A possible government shutdown in 2021 might be ahead of us. While the chances of the government being shutdown is considerably low due to the November Presidential Elections, we can never know whether or not it will happen.
The history of government shutdowns in the United States shows us that it doesn’t occur that often when the administration can change. Since government shutdowns put Americans at a spot where it can cause the president that wants it to be unfavorable, both Trump and the Congress will do their best to avoid a government shutdown.
At the time of writing, it is a little bit early to tell if we will have a government shutdown in 2021 as we’ve had back in late-2018 and early-2019. Here is a flashback of government shutdowns in the past.
History of Government Shutdowns in the United States
|1980||1 Day||Jimmy Carter|
|1981||1 Day||Ronald Reagan|
|1984||1 Day||Ronald Reagan|
|1986||1 Day||Ronald Reagan|
|1990||3 Days||H.W. Bush|
|1995 November||5 Days||Bill Clinton|
|1995 – 1996||21 Days||Bill Clinton|
|2013||16 Days||Barack Obama|
|2018 January||3 Days||Donald Trump|
|2018 – 2019||35 Days||Donald Trump|
As you can see from above, the longest government shutdown in the history of the United States happened was only a few years ago. Surely, Trump will want to avoid another government shutdown.

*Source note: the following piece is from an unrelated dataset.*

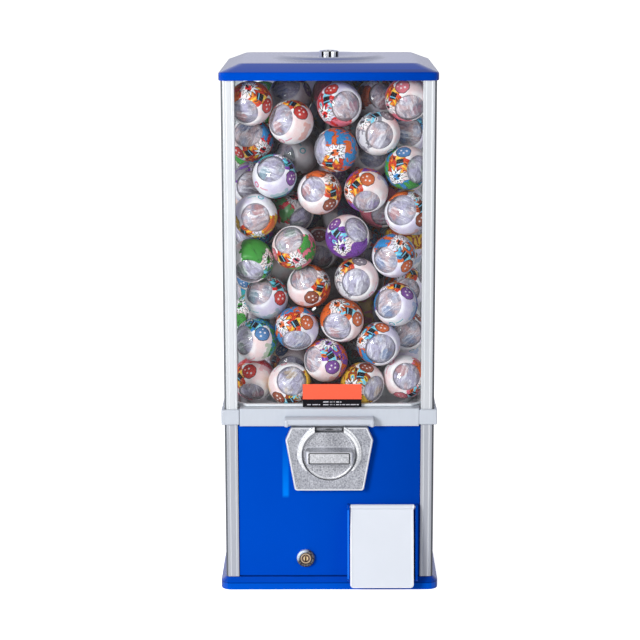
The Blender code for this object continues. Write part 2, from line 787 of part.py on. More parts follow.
def build_mech_housing():
    """The block behind the face: carrier pocket, shaft bore, coin outlet and screw holes."""
    front = PANEL_FRONT
    back = -0.1085
    housing = block(
        "coin_mech_housing", (-0.038, front, 0.132), (0.038, back, 0.1975), "die_cast_zinc"
    )
    soften(housing, 0.001, 1)
    pocket_floor = -0.1165
    centre = (0, pocket_floor - 0.005, DIAL_HEIGHT)
    pocket = rod("carrier_pocket", centre, CARRIER_RADIUS + 0.0005, 0.010, None, "Y", FINE)
    bore = rod("housing_bore", (0, back, DIAL_HEIGHT), SHAFT_RADIUS + 0.0005, 0.03, None, "Y")
    outlet = block("coin_outlet", (-0.016, -0.119, 0.131), (0.016, -0.112, 0.150))
    combine(housing, [pocket, bore, outlet])
    pieces = [housing]
    for side, word in ((-1, "left"), (1, "right")):
        hole = (side * 0.032, back, 0.139)
        combine(housing, [rod(f"housing_screw_hole_{word}", hole, 0.0023, 0.05, None, "Y")])
        profile = [
            (0, 0.003),
            (0.003, 0.003),
            (0.0042, 0.0018),
            (0.0042, 0),
            (0.002, 0),
            (0.002, -0.0175),
            (0, -0.0175),
        ]
        name = f"mech_clamp_screw_{word}"
        place_at = (side * 0.032, back + GAP, 0.139)
        screw = turned(name, profile, "plated_steel", place_at, "Y", sides=12)
        screw.rotation_euler.x = -pi / 2
        pieces.append(screw)
    return pieces


def gear_outline():
    """Trapezoid teeth round the drive gear, one pointing up."""
    points = []
    for tooth in range(GEAR_TEETH):
        angle = pi / 2 + 2 * pi * tooth / GEAR_TEETH
        outward = Vector((cos(angle), sin(angle)))
        across = Vector((-sin(angle), cos(angle)))
        corners = [(-0.0025, GEAR_ROOT), (-0.0011, GEAR_TIP), (0.0011, GEAR_TIP), (0.0025, GEAR_ROOT)]
        for offset, radius in corners:
            points.append(tuple(outward * radius + across * offset))
    return points


def build_dial():
    """The turning group: dial with its handle bar, shaft, coin carrier, drive gear and screw."""
    axis = (0, DIAL_HEIGHT)
    disc = circle(DIAL_RADIUS, FINE)
    disc_front = MECH_FRONT + 0.001
    dial = plate("coin_dial_handle", [disc], disc_front, -0.127, "die_cast_zinc", "Y", axis)
    low = (-0.030, -0.152, DIAL_HEIGHT - 0.008)
    high = (0.030, -0.130, DIAL_HEIGHT + 0.008)
    bar = soften(block("handle_bar", low, high), 0.003)
    notch_low = (-COIN_SLOT_HALF, -0.160, COIN_SLOT_BOTTOM)
    notch = block("dial_notch", notch_low, (COIN_SLOT_HALF, -0.120, 0.21))
    bore_centre = (0, -0.131, DIAL_HEIGHT)
    bore = rod("dial_bore", bore_centre, SHAFT_RADIUS + 0.0003, 0.010, None, "Y")
    combine(dial, [bar], "UNION")
    combine(dial, [notch, bore])

    shaft_profile = [
        (0, -0.104),
        (0.0023, -0.104),
        (0.0023, -0.0945),
        (SHAFT_RADIUS, -0.0945),
        (SHAFT_RADIUS, -0.1355),
        (0, -0.1355),
    ]
    shaft = turned("coin_mech_shaft", shaft_profile, "plated_steel", (0, 0, DIAL_HEIGHT), "Y")
    shaft.rotation_euler.x = -pi / 2

    bore_outline = circle(SHAFT_RADIUS + GAP)
    carrier_disc = circle(CARRIER_RADIUS, FINE)
    carrier = plate(
        "coin_carrier", [carrier_disc, bore_outline], -0.1217, -0.117, "plated_steel", "Y", axis
    )
    pocket = block("carrier_notch", (-0.013, -0.125, 0.1895), (0.013, -0.110, 0.21))
    combine(carrier, [pocket])

    gear = plate(
        "drive_gear", [gear_outline(), bore_outline], GEAR_FRONT, GEAR_BACK, "plated_steel", "Y", axis
    )
    screw_profile = [
        (0, -0.0905),
        (0.005, -0.0905),
        (0.007, -0.092),
        (0.007, -0.0937),
        (0.002, -0.0937),
        (0.002, -0.1035),
        (0, -0.1035),
    ]
    screw = turned("drive_gear_screw", screw_profile, "plated_steel", (0, 0, DIAL_HEIGHT), "Y")
    screw.rotation_euler.x = -pi / 2
    pieces = [dial, shaft, carrier, gear, screw]
    empty = axis_empty("dial_axis", (0, MECH_FRONT, DIAL_HEIGHT))
    hang(pieces, empty)
    return empty


def build_cash_box():
    """The open coin box hung on the back of the service panel."""
    wall = PANEL_SHEET
    low = Vector((-0.100, -0.119, 0.062))
    high = Vector((0.020, -0.062, 0.120))
    box = block("cash_box", low, high, "plated_steel")
    inset = Vector((wall, wall, wall))
    rim = high - Vector((wall, wall, -0.002))
    return combine(box, [block("cash_hollow", low + inset, rim)])


def build_cam_lock():
    """The lower lock: chrome body and nut on the panel, plug and cam that turn."""
    place_at = (CAM_LOCK_X, 0, CAM_LOCK_Z)
    head_back = PANEL_FRONT - GAP
    body_profile = [
        (0.0072, -0.1048),
        (0.0085, -0.1048),
        (0.0085, head_back),
        (0.0108, head_back),
        (0.0108, head_back - 0.0035),
        (0.0096, head_back - 0.0047),
        (0.0078, head_back - 0.0047),
        (0.0072, head_back - 0.0040),
    ]
    body = turned("cam_lock_body", body_profile, "chrome", place_at, "Y", closed=True)
    plug_profile = [
        (0, -0.1015),
        (0.0025, -0.1015),
        (0.0025, -0.1055),
        (0.0069, -0.1055),
        (0.0069, head_back - 0.0036),
        (0, head_back - 0.0036),
    ]
    plug = turned("cam_lock_plug", plug_profile, "brass", place_at, "Y")
    for piece in (body, plug):
        piece.rotation_euler.x = -pi / 2
    keyway_low = (CAM_LOCK_X - 0.0009, -0.130, CAM_LOCK_Z - 0.0045)
    keyway_high = (CAM_LOCK_X + 0.0009, -0.115, CAM_LOCK_Z + 0.0045)
    combine(plug, [block("keyway", keyway_low, keyway_high)])

    nut_lines = [hexagon(0.027), circle(0.0088)]
    nut_front = PANEL_FRONT + PANEL_SHEET + GAP
    nut = plate(
        "cam_lock_nut",
        nut_lines,
        nut_front,
        nut_front + 0.006,
        "plated_steel",
        "Y",
        (CAM_LOCK_X, CAM_LOCK_Z),
    )
    arm_half = 0.006
    arm_end = 0.030
    arm = rounded(
        [
            (-arm_half, -arm_half, 0.005),
            (arm_end, -arm_half, 0.003),
            (arm_end, arm_half, 0.003),
            (-arm_half, arm_half, 0.005),
        ]
    )
    cam = plate(
        "cam_lock_cam",
        [arm, circle(0.0028, 12)],
        -0.1045,
        -0.1025,
        "plated_steel",
        "Y",
        (CAM_LOCK_X, CAM_LOCK_Z),
    )
    empty = axis_empty("cam_lock_axis", (CAM_LOCK_X, PANEL_FRONT, CAM_LOCK_Z))
    hang([plug, cam], empty)
    return [body, nut, empty]


def build_chute_frame():
    """Two wedge cheeks and a sill that carry the flap's pin."""
    back = PANEL_FRONT - GAP
    cheek = rounded(
        [(back, 0.015, 0), (-0.1436, 0.015, 0.002), (-0.1315, 0.1055, 0.003), (back, 0.1055, 0)]
    )
    frame = plate("chute_frame", [cheek], 0.0215, 0.0242, "blue_paint", "X")
    right = plate("frame_right_cheek", [cheek], 0.1024, 0.1052, facing="X")
    sill = block("frame_sill", (0.023, -0.1432, 0.0152), (0.1035, back - 0.0002, 0.0166))
    holes = rod("frame_pin_holes", (0.0633, FLAP_AXIS_Y, FLAP_AXIS_Z), 0.0018, 0.1, None, "X")
    combine(frame, [sill, right], "UNION")
    combine(frame, [holes])
    return frame


def build_flap():
    """The flap, a tilted plate with a rolled top edge on a pin."""
    middle = (FLAP_LEFT + FLAP_RIGHT) / 2
    half = (FLAP_RIGHT - FLAP_LEFT) / 2
    corners = [
        (-half, -FLAP_LENGTH, 0.004),
        (half, -FLAP_LENGTH, 0.004),
        (half, 0, 0.001),
        (-half, 0, 0.001),
    ]
    flap = plate("chute_flap", [rounded(corners)], -0.0016, 0.001, "white_plastic", "Y")
    flap.location = (middle, FLAP_AXIS_Y, FLAP_AXIS_Z)
    flap.rotation_euler.x = pi / 2 - FLAP_TILT
    roll_centre = (middle, FLAP_AXIS_Y, FLAP_AXIS_Z)
    roll = rod("flap_roll", roll_centre, 0.0031, FLAP_RIGHT - FLAP_LEFT - 0.0006, None, "X")
    pin_hole = rod("flap_pin_hole", roll_centre, 0.0018, 0.1, None, "X")
    combine(flap, [roll], "UNION")
    combine(flap, [pin_hole])
    empty = axis_empty("flap_axis", (middle, FLAP_AXIS_Y, FLAP_AXIS_Z))
    hang([flap], empty)
    pin = rod("flap_hinge_pin", roll_centre, 0.0015, 0.0838, "plated_steel", "X", 16)
    return [pin, empty]


def build_service_group():
    """Everything that comes away with the service panel."""
    empty = axis_empty("service_panel_slide", (0, PANEL_FRONT, PANEL_BOTTOM))
    pieces = [build_service_panel(), build_mech_plate(), build_cash_box(), build_chute_frame()]
    pieces += build_mech_housing()
    pieces += build_cam_lock()
    pieces += build_flap()
    pieces.append(build_dial())
    hang(pieces, empty)


# ---------------------------------------------------------------- lid


def emboss_height(radius):
    """How far the pressed ring stands over the flat of the lid."""
    if radius > EMBOSS_CREST_RADIUS:
        share = (EMBOSS_RADIUS - radius) / (EMBOSS_RADIUS - EMBOSS_CREST_RADIUS)
        return EMBOSS_CREST * (1 - cos(pi * share)) / 2 - 0.0001
    share = radius / EMBOSS_CREST_RADIUS
    rise = EMBOSS_CREST - EMBOSS_CENTRE_RISE
    return EMBOSS_CENTRE_RISE + rise * (1 - cos(pi * share)) / 2


def build_lid():
    """The pressed lid with its turned ring and the lock's hole."""
    sections = [
        (LID_HALF, LID_CORNER, LID_BOTTOM),
        (LID_HALF, LID_CORNER, LID_LIP_TOP),
        (LID_FLAT_HALF, LID_FLAT_CORNER, LID_TOP),
    ]
    lid = lofted_shell("lid", sections, "blue_paint")
    steps = 10
    radii = [EMBOSS_RADIUS * i / steps for i in range(steps + 1)]
    profile = [(radius, LID_TOP + emboss_height(radius)) for radius in radii]
    under = LID_TOP - 0.0008
    profile += [(EMBOSS_RADIUS, under), (0, under)]
    ring = turned("lid_emboss", profile, sides=36)
    combine(lid, [ring], "UNION")
    combine(lid, [rod("lid_lock_hole", (0, 0, LID_TOP), 0.010, 0.03)])
    return lid


def build_lid_lock():
    """The barrel lock in the middle of the lid: body and nut, plug and T-bar that turn."""
    seat = LID_TOP + EMBOSS_CENTRE_RISE + 2 * GAP
    body_profile = [
        (0.0069, LID_LOCK_TOP - 0.0006),
        (0.0076, LID_LOCK_TOP),
        (0.0106, LID_LOCK_TOP),
        (0.0120, LID_LOCK_TOP - 0.0014),
        (0.0120, seat),
        (0.0095, seat),
        (0.0095, 0.612),
        (0.0069, 0.612),
    ]
    body = turned("lid_lock_body", body_profile, "chrome", closed=True)
    nut_lines = [hexagon(0.027), circle(0.0098)]
    nut = plate("lid_lock_nut", nut_lines, 0.6188, LID_TOP - SHEET - GAP, "plated_steel")
    plug_profile = [
        (0, LID_LOCK_TOP - 0.0012),
        (0.0065, LID_LOCK_TOP - 0.0012),
        (0.0065, 0.6115),
        (0.0025, 0.6115),
        (0.0025, 0.5985),
        (0, 0.5985),
    ]
    plug = turned("lid_lock_plug", plug_profile, "brass")
    keyway = block("lid_keyway", (-0.0045, -0.0009, 0.625), (0.0045, 0.0009, 0.637))
    combine(plug, [keyway])
    bar = rectangle(-0.010, 0.010, -0.0032, 0.0032)
    cam = plate("lid_lock_cam", [bar, circle(0.0028, 12)], 0.599, 0.602, "plated_steel")
    empty = axis_empty("lid_lock_axis", (0, 0, LID_TOP))
    hang([plug, cam], empty)
    return [body, nut, empty]


def build_lid_group():
    """Everything that lifts off with the lid."""
    empty = axis_empty("lid_slide", (0, 0, LID_BOTTOM))
    hang([build_lid(), *build_lid_lock()], empty)


# ---------------------------------------------------------------- the whole machine


def build_machine():
    """All pieces, from the base up."""
    build_base()
    build_posts()
    build_sleeves()
    build_rails()
    build_panes()
    build_label()
    build_rod()
    build_hopper_tray()
    build_wheel()
    build_wheel_fixings()
    build_chute()
    build_service_group()
    build_lid_group()
    build_capsule_load()


build_machine()
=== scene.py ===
import math
from math import atan2, cos, pi, radians, sin, sqrt, tan

import bmesh
import bpy
import numpy as np
from mathutils import Matrix, Vector


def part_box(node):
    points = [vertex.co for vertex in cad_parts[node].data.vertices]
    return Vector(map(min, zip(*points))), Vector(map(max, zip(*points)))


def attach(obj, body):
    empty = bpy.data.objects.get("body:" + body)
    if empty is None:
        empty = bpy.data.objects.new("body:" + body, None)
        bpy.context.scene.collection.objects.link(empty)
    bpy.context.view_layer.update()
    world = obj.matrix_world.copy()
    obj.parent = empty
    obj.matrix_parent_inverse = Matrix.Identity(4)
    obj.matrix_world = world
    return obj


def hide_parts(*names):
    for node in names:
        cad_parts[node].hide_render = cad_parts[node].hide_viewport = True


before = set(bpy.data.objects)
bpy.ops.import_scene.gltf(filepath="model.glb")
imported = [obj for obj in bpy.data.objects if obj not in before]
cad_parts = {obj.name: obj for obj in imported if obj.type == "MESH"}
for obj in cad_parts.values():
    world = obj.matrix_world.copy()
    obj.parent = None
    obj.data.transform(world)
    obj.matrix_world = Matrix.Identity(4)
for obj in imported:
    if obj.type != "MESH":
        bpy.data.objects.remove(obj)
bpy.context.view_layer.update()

MM = 0.001
TINY = 1e-6  # keeps a division away from zero
FAR = 1e6
SCENE = bpy.context.scene

# ---------------------------------------------------------------- material helpers


def linear(red, green, blue):
    """A screen colour of 0 to 255 per channel, as the linear values a shader takes."""
    channels = []
    for value in (red, green, blue):
        share = value / 255
        channels.append(share / 12.92 if share <= 0.04045 else ((share + 0.055) / 1.055) ** 2.4)
    return (*channels, 1.0)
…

The Possibility of a Government Shutdown in 2021
The chances of a government shutdown is quite a bit low. Due to the coronavirus pandemic, both the White House and Congress is doing their best to provide relief to Americans. Since a government shutdown would only make things more complicated, the likelihood of a government shutdown in 2021 is considerably low.
While the lawmakers are getting ready for the HEROES Act (Health and Economic Recovery Omnibus Emergency Solutions Act) as a supplement to the previous CARES Act stimulus package, a government shutdown would only make the matters worse.
Having all that said, 2021 is going to be a different year as far as the funding legislation goes. All sides are forced to come to an agreement to avoid a government shutdown to keep everyone afloat.